# Alternative relative performance measure to Sharpe ratio for non-IID return

The Sharpe ratio is often used to compare the relative performance of portfolios despite its IID-assumption for the returns being violated.

I can find ample warnings about the consequences of breaching its assumptions.

What I am having difficulty to find, however, are alternatives to the Sharpe ratio as a relative performance measure. Has a standard-solution crystalized in the community? Can somebody point me to literature?

• The response of the Sharpe ratio to violations of the i.i.d. assumption are covered in great detail in chapter 4 of Short Sharpe Course. The bottom line is that violations of i.i.d. normality you are likely to encounter in practice have very little effect on the distribution of the Sharpe ratio. – steveo'america Dec 13 '19 at 0:11
• @steveo'america can you not envision a dominant portfolio having a lesser sharpe due to distributions not being normalized? – amdopt Dec 13 '19 at 1:02
• well, it's been some four years since I wrote a paper on the topic, so I'm a little rusty. But by asking about iid'' I assume the OP is asking about the statistical properties of Sharpe ratio, not about use of Signal-noise ratio as a utility function. – steveo'america Dec 13 '19 at 22:59
• @steveo'america Your amount of rust should have been considered before commenting. The OP asked about options. They were given options. Feel free to provide a better answer. – amdopt Dec 14 '19 at 0:41
• @amdopt touche. However, none of the proposed alternatives can be characterized as 'standard-solutions' with much practical currency. In ~10 years of pitching quant strategies, discussion of the Sharpe (realized and backtested) was routine, but I only recall one instance of clients asking about any of these others (and in that case, they were filling out a TPS report, and couldn't even define the measure they were asking us to quote). – steveo'america Dec 17 '19 at 1:11

I don't know that there is a "standard-solution crystalized in the community," but there are alternatives. The ones that I prefer are Omega, Sortino, and Kappa. All three of these ratios, unlike Sharpe, do not assume normally distributed returns.
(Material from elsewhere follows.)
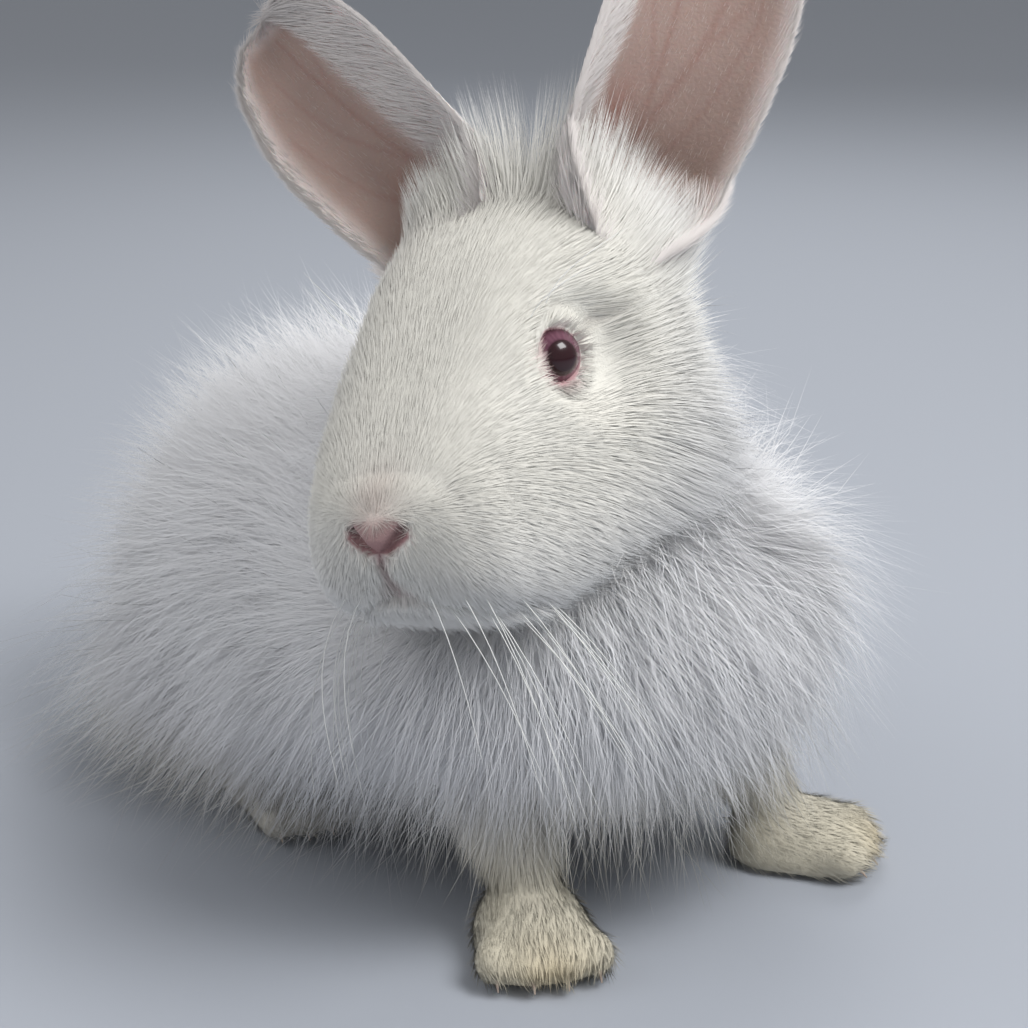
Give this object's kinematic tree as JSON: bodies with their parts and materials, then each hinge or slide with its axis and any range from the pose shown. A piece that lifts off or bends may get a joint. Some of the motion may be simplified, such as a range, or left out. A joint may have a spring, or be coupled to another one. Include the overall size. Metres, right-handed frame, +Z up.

Omega Ratio: This is the probability-weighted ratio of gains versus losses for a given minimum acceptable return. Omega looks at all moments instead of just volatility like Sharpe. The advantage of using the integral is the entire distribution may be considered. So instead of considering volatility alone, Omega considers, amongst others, kurtosis and skewness. This is important when returns are asymmetric.

$$Omega(r)={{\int_r^\infty(1-F(x))dx}\over\int_{-\infty}^r F(x)dx}$$

where $$F$$ is the cumulative distribution function of returns and $$r$$ is the minimum acceptable return that defines our gain or loss -- $$r$$ does not have to be zero!

Sortino Ratio: Sortino puts more emphasis on downside risk than Sharpe. Sortino is a performance measure that penalized returns that fall below a user-specified target return. Therefore, Sortino does not punish upside volatility as Sharpe does.

$$Sortino = {{r_p - t}\over {DD}}$$

where $$r_p$$ is the average portfolio return, $$t$$ is the target return, and $$DD$$ is the downside deviation: $$DD = \sqrt{\frac {1}{N} \cdot \sum_i^N min(0,r_i-t)^2}$$

Kappa-3 Ratio: Though the higher Kappa, the better, interpretation can be tricky, and this ratio is best used to rank investments versus one another.

$$K_n(\tau)={{\mu-\tau}\over{^n\sqrt{LPM_n(\tau)}}}$$

where $$\mu$$ is the mean return, $$\tau$$ is the return threshold, and $$LPM_n$$ is the n-th order lower partial moment:

$$LPM_n(\tau)=\int_{-\infty}^t (\tau-R)^ndF(R)$$

Please note that I have listed these three ratios in this order for a specific reason: setting the Kappa $$n$$ parameter to 1 gives you Omega, setting it to 2 gives you Sortino. The most common setting is three hence the Kappa-3 name. Kappa is a way of "unifying" Omega and Sortino.

There are many other performance measurements--I have only listed the three that I prefer as a substitute for Sharpe. I use metrics that compare returns to drawdowns in conjunction with the metrics above to gain a larger, more well-rounded picture when optimizing a portfolio of investments or trading models.